#### [Records]
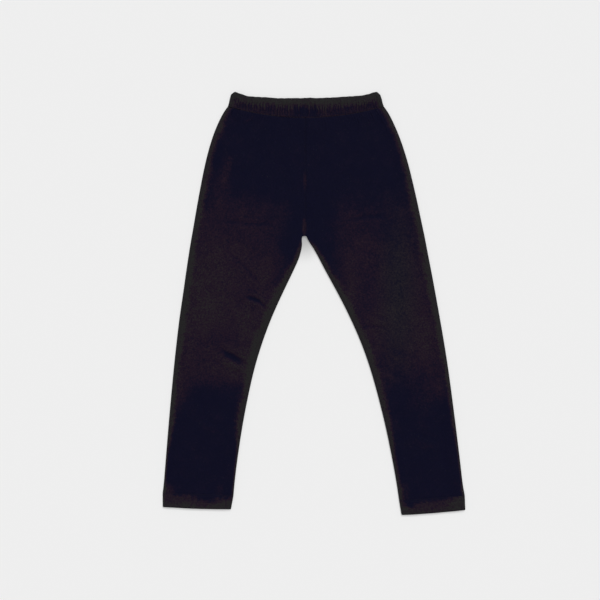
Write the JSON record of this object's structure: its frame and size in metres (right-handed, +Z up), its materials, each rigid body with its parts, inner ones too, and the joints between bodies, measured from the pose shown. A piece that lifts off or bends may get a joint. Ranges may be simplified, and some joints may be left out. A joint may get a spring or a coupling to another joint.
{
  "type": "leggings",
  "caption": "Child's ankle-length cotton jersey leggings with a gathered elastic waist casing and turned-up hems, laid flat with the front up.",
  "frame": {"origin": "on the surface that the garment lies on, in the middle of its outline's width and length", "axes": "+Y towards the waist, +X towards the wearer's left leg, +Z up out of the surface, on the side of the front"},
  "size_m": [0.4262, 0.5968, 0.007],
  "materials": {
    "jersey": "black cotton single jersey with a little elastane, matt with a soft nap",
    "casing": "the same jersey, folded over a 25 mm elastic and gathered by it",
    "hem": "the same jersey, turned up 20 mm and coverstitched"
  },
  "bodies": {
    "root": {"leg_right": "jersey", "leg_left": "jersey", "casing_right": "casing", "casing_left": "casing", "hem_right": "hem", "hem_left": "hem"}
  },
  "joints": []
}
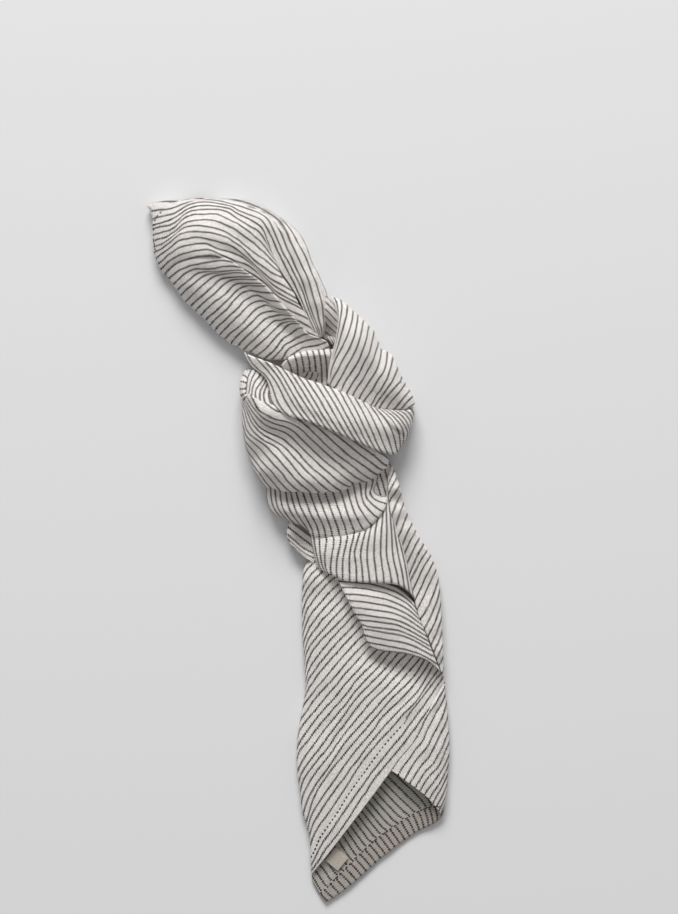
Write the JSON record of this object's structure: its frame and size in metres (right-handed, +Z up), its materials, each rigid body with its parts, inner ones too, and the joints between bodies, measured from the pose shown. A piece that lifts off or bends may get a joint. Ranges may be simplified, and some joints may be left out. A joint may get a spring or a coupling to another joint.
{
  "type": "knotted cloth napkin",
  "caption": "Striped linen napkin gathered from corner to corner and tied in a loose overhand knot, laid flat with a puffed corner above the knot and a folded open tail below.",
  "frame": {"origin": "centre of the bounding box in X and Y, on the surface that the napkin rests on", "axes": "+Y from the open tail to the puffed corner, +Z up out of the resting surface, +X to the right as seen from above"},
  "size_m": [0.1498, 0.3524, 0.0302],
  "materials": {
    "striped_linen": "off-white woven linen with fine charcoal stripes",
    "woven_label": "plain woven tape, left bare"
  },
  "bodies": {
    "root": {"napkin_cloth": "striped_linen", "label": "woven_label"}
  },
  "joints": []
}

#### [Written instruction]
Quote each line of the listing above exactly.

#### [Correct output]
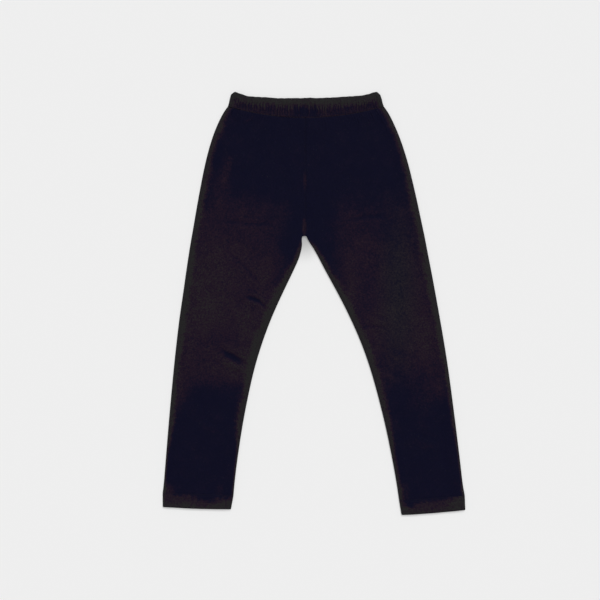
Write the JSON record of this object's structure: its frame and size in metres (right-handed, +Z up), its materials, each rigid body with its parts, inner ones too, and the joints between bodies, measured from the pose shown. A piece that lifts off or bends may get a joint. Ranges may be simplified, and some joints may be left out. A joint may get a spring or a coupling to another joint.
{
  "type": "leggings",
  "caption": "Child's ankle-length cotton jersey leggings with a gathered elastic waist casing and turned-up hems, laid flat with the front up.",
  "frame": {"origin": "on the surface that the garment lies on, in the middle of its outline's width and length", "axes": "+Y towards the waist, +X towards the wearer's left leg, +Z up out of the surface, on the side of the front"},
  "size_m": [0.4262, 0.5968, 0.007],
  "materials": {
    "jersey": "black cotton single jersey with a little elastane, matt with a soft nap",
    "casing": "the same jersey, folded over a 25 mm elastic and gathered by it",
    "hem": "the same jersey, turned up 20 mm and coverstitched"
  },
  "bodies": {
    "root": {"leg_right": "jersey", "leg_left": "jersey", "casing_right": "casing", "casing_left": "casing", "hem_right": "hem", "hem_left": "hem"}
  },
  "joints": []
}
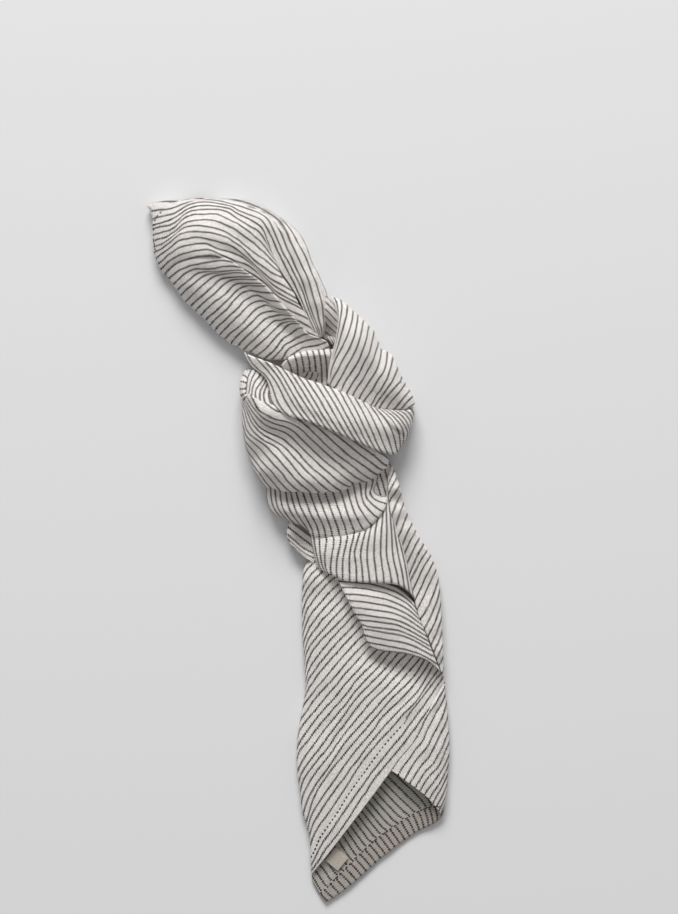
Write the JSON record of this object's structure: its frame and size in metres (right-handed, +Z up), its materials, each rigid body with its parts, inner ones too, and the joints between bodies, measured from the pose shown. A piece that lifts off or bends may get a joint. Ranges may be simplified, and some joints may be left out. A joint may get a spring or a coupling to another joint.
{
  "type": "knotted cloth napkin",
  "caption": "Striped linen napkin gathered from corner to corner and tied in a loose overhand knot, laid flat with a puffed corner above the knot and a folded open tail below.",
  "frame": {"origin": "centre of the bounding box in X and Y, on the surface that the napkin rests on", "axes": "+Y from the open tail to the puffed corner, +Z up out of the resting surface, +X to the right as seen from above"},
  "size_m": [0.1498, 0.3524, 0.0302],
  "materials": {
    "striped_linen": "off-white woven linen with fine charcoal stripes",
    "woven_label": "plain woven tape, left bare"
  },
  "bodies": {
    "root": {"napkin_cloth": "striped_linen", "label": "woven_label"}
  },
  "joints": []
}